Graham Packaging Co. shelved a $700 million senior secured credit facility, according to a syndicate source, since the loan was contingent upon the completion of the company's IPO, which was tentatively slated for next week. Deutsche Bank and Citibank were the lead banks on the credit facility.

Graham Packaging is a York, Pa. designer, manufacturer and seller of customized blow molded plastic containers for the branded food and beverage, household and personal care and automotive lubricants markets.

Cinemark Inc. tabled a $250 million credit facility, which was also contingent upon the completion of the IPO. Lehman Brothers was the lead arranger for the Plano, Tex. movie operator's loan.

In other news, Pacific Energy Partners LP recently flexed up pricing on its term loan B tranche, according to market sources. Originally, the $225 million seven-year term B was priced with an interest rate of Libor plus 250 basis points. However, due to market conditions, the interest rate was increased to Libor plus 275 basis points.

"People needed more yield and they gave it to them," a market participant said.

Pricing on the $200 million five-year revolver remained at Libor plus 225 basis points. The revolver is expected to be undrawn at closing and has a $45 million sub-limit for working capital, letters of credit and distributions.

The company is entering into the $425 million senior secured credit facility in conjunction with its initial public offering. Fleet National Bank and U.S. Bank are lead banks on the deal.

Amortization for the term loan is 1% per annum beginning in 2005 with a 97% balloon payment due at maturity, according to a filing with the Securities and Exchange Commission.

Security is membership pledges of interests in certain majority-owned subsidiaries and mortgages on and security interests in the real property, fixtures and certain contract rights.

Proceeds from the term loan will be used fund a distribution to the company's general partner for the contribution of assets and liabilities, to purchase, repay or refinance existing debt, to pay fees and expenses of the credit facility and to pay transaction costs related to the IPO, the filing said.

Proceeds from the revolver will be used for general purposes, to finance future acquisitions and to fund working capital requirements.

Covenants require the company to maintain a ratio of maximum total funded debt to consolidated EBITDA of up to 4.25:1, stepping down to 4.00:1 at December 31, 2003. For nine months following the closing of the EPTC asset acquisition, this ratio will increase to 5.25:1. Also required is a maximum of debt to total capital of 70% and a minimum interest coverage ratio of 3.00:1. For the four quarters following the closing of the EPTC asset acquisition, this ratio will decrease to 2.50:1.
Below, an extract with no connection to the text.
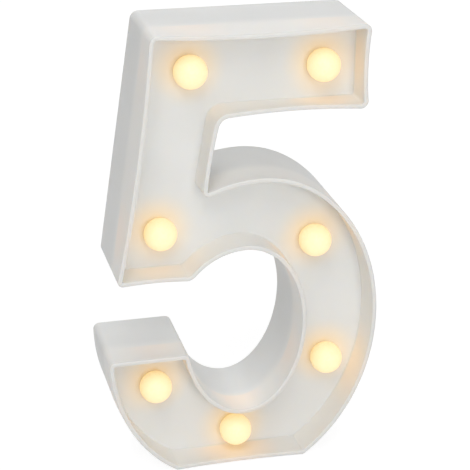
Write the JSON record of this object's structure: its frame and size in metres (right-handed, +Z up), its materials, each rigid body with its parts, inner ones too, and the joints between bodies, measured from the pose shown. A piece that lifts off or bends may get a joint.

Pacific Energy, a limited partnership formed by The Anschutz Corp., is a Long Beach, Calif. crude oil transporter. Underwriters for the IPO are Salomon Smith Barney, Deutsche Bank Securities, Lehman Brothers, UBS Warburg, A.G. Edwards & Sons Inc., Raymond James and RBC Capital Markets.

In primary activity Wednesday, both URS Corp. and Otis Spunkmeyer Inc. launched new credit facilities.

URS held a bank meeting for a new $650 million credit facility (Ba3). The loan consists of a $200 million five-year revolver with an interest rate of Libor plus 300 basis points, a $100 million five-year term loan A with an interest rate of Libor plus 300 basis points and a $350 million six-year term loan B with an interest rate of Libor plus 350 basis points, a market source said. Credit Suisse First Boston is the lead bank on the deal.

Basically all assets secure the San Francisco, Calif. engineering and design services provider's loan.

Proceeds will be used to refinance outstanding debt and to back the acquisition of EG&G Technical Services from the Carlyle Group for $500 million.

Otis Spunkmeyer held a bank meeting for a new $140 million senior secured credit facility. The loan consists of a $20 million six-year revolver with an interest rate of Libor plus 300 basis points and a $120 million 6½ year term loan B with an interest rate of Libor plus 350 basis points, according to market sources. Merrill Lynch and JPMorgan Chase are the lead banks on the deal.

The San Leandro, Calif. cookie company will use the proceeds to help fund the leveraged buyout by Code Hennessy & Simmons.

"Otis is small and URS is an existing issuer," a financial professional said. "Guys will look at both of them."